Sitting behind his desk at the Krystle boutique in Hatton Garden, London’s jewellery quarter, Simon Davies is flicking through a Cartier brochure. Of the 50 or so pieces photographed on its pages, there are only two yellow gold rings. Davies, who was a setter of jewellery for 25 years before deciding to run his own shop, estimates that 95 per cent of the wedding and engagement rings he now sells are white gold (a gold alloy that appears silver).
“I’ve been married for 15 years,” he says. “In 1991, I made my wife yellow gold rings. Earlier this year, for a present, I changed them to platinum. It was what she asked for for her anniversary.”
So why have so many of our belongings become swathed in this steely sheen? Gleaming grey has long been the colour of eminence, a shade to be taken seriously, from silver foxes to boxes of Nurofen.
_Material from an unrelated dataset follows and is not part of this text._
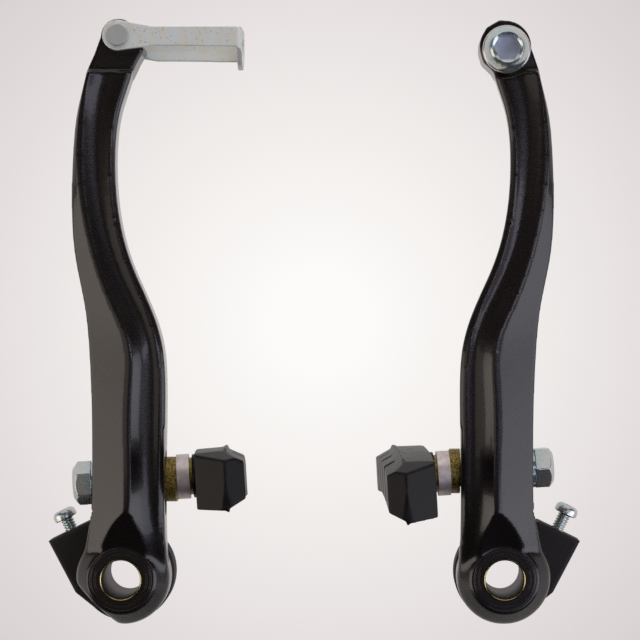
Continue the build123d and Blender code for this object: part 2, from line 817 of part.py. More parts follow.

There is something smoothing and soothing about all those dully reflective surfaces, delivering durability with lustre.
Silver denotes wealth: while a black plastic television can never hint at transcending its plasticity, a silver television represents in plastic something of greater value. “Silver suggests quality and solidity by an obvious synaptic jump to hard and precious metals,” says Stephen Bayley, cofounder of the Design Museum.
Vanessa Allen, a sales assistant at Currys on London’s Oxford Street, stands behind the counter, a wall of silver cameras behind her, a cabinet full of silver mobile phones before her. She is wearing three pairs of silver earrings, a silver necklace and silver bracelet. “Silver’s cool,” she says. “It’s effortless but still looks good. When it’s damaged, it’s not scruffy. My kitchen is silver and black — silver oven, silver and black kettle, silver and black TV. Silver goes with everything.”
Noushka Belobi, who is browsing silver laptops, thinks the colour “looks new, feels technical”.
But if, on the one hand, silver implies preciousness and luxury, it also bespeaks industry. The thrall of the stainless-steel kitchen had its origin in the decline of industry and the subsequent rise in popularity of lofts and warehouses as living spaces. “People wanted them to look utilitarian,” says Jeremy Langmead, editor of Wallpaper magazine. “It started with kitchens and electronic goods. And then it spread. Now straight boys are wandering around with foil-covered sneakers on. I think it says ‘efficient’ and ‘modern’ and ‘technical’, and that’s how we want to be seen.”
If gold means for ever, silver means for now. It is the colour of the future — or, at least, the colour of the present when the present is preoccupied by concerns about the future.
“I like silver, with its suggestions of mercury, outer space, satellites, modernity,” said the designer Liza Bruce, maker of a pair of silver pyjama pants. “I like the way it looks forward, not back.”
Silver is the colour we turn to when we are at our most self-conscious about our place in the future. Televisions turned silver en masse when widescreens reached the shops, as if a silver surround was the best way of describing the shape of things to come. Silver appliances began to proliferate as the last millennium dwindled.
Back at the close of 1999 the editor of British Vogue was facing a conundrum: who or what to put on the cover of a magazine that claims to mirror the times. What would properly capture the leap to the future, the glance at the past? In December, on the threshold of 2000, it went on sale, a solid wash of silver. In fact, the cover was so shiny that the only face to be seen on it belonged to the person looking at it, selfconsciously wondering what might come next. Faint and misshapen it may be, but in addition to technological advancement and luxury, perhaps what we see in all our silvery appliances is a wobbly reflection of ourselves.